The authors’ own innovations are central to the book’s approach. Each chapter includes practical and, as they put it, “prudent” strategies—activities, rituals, and discussion questions—that cultivate deep and pleasurable reading. They make these suggestions not only for individuals, but also among communities of readers, whether old friends in a book club or first-year college students intimidated by a roomful of strangers. For instance, anyone whose spring syllabi or book club reading lists are going to feature older or “problematic” books would benefit from reading the chapter, “Inclusive Practices to Cultivate Listeners.” In it, Ooms describes how she teaches Huckleberry Finn and helps her students maneuver the novel’s representations of horrific racism with humility and curiosity rather than reflexive disdain. Drawing on what C.S. Lewis calls “chronological snobbery”—the attitude many modern readers feel toward anything deemed old and thus hopelessly unenlightened—Deep Reading argues that “we can develop productive, justice-oriented critiques of texts without sliding into chronological snobbery.”

Deep Reading went to press well before Percival Everett’s James—a remarkable retelling of Huckleberry Finn from the perspective of the enslaved Jim—was announced as this year’s National Book Award winner. But any lesson or discussion plans involving Everett’s novel would be similarly enriched by some of the “prudent reading” practices that the authors of Deep Reading propose. The prudent reader, they explain, is one who forgets oneself while reading, and by doing so subverts hostile, fearful responses to texts that might seem threateningly alien. Self-forgetful reading of this kind requires reading relationally rather than transactionally—no simple feat, since, in their explanation, transactional reading is a natural consequence of the social ills of consumerism and individualism. Deep Reading’s descriptions of these reading practices are not only lucid and interesting; they also pair well with challenging books and foster a greater appreciation for deeper meaning-making. Whether one is navigating the landscape of the American South through Twain’s nineteenth-century eyes or assessing the ethically and artistically complicated feat Everett is attempting in James, the cultivation of such virtuous reading strategies is essential for vocational exploration and discernment.

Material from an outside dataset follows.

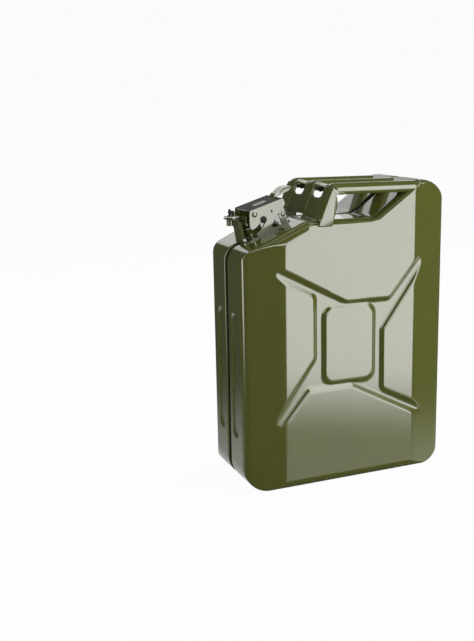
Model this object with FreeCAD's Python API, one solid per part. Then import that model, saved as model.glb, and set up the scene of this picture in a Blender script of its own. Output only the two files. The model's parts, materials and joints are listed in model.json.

In the book’s conclusion, Griffis, Ooms, and Roberts make what just might be their most radical proposal: embracing the benefits of rereading, which they argue is an act of rebellion against the seductions of novelty and against the worship of utility and efficiency as the highest human goods. They don’t have an unkind word to say about end-of-year reading lists (something many of us may have indulged in, or been subjected to, this past December). But their warning against a transactional approach to what should be intrinsically valuable could serve as a gentle corrective or a source of comfort, respectively, for those of us already working on our new 2025 reading lists with either undue pride or dismay.

The dubious merits of textual accounting practices notwithstanding, Deep Reading would make a fine starting point for this year’s list—so long as we bear in mind its admonition that how we read is every bit as important as what we read.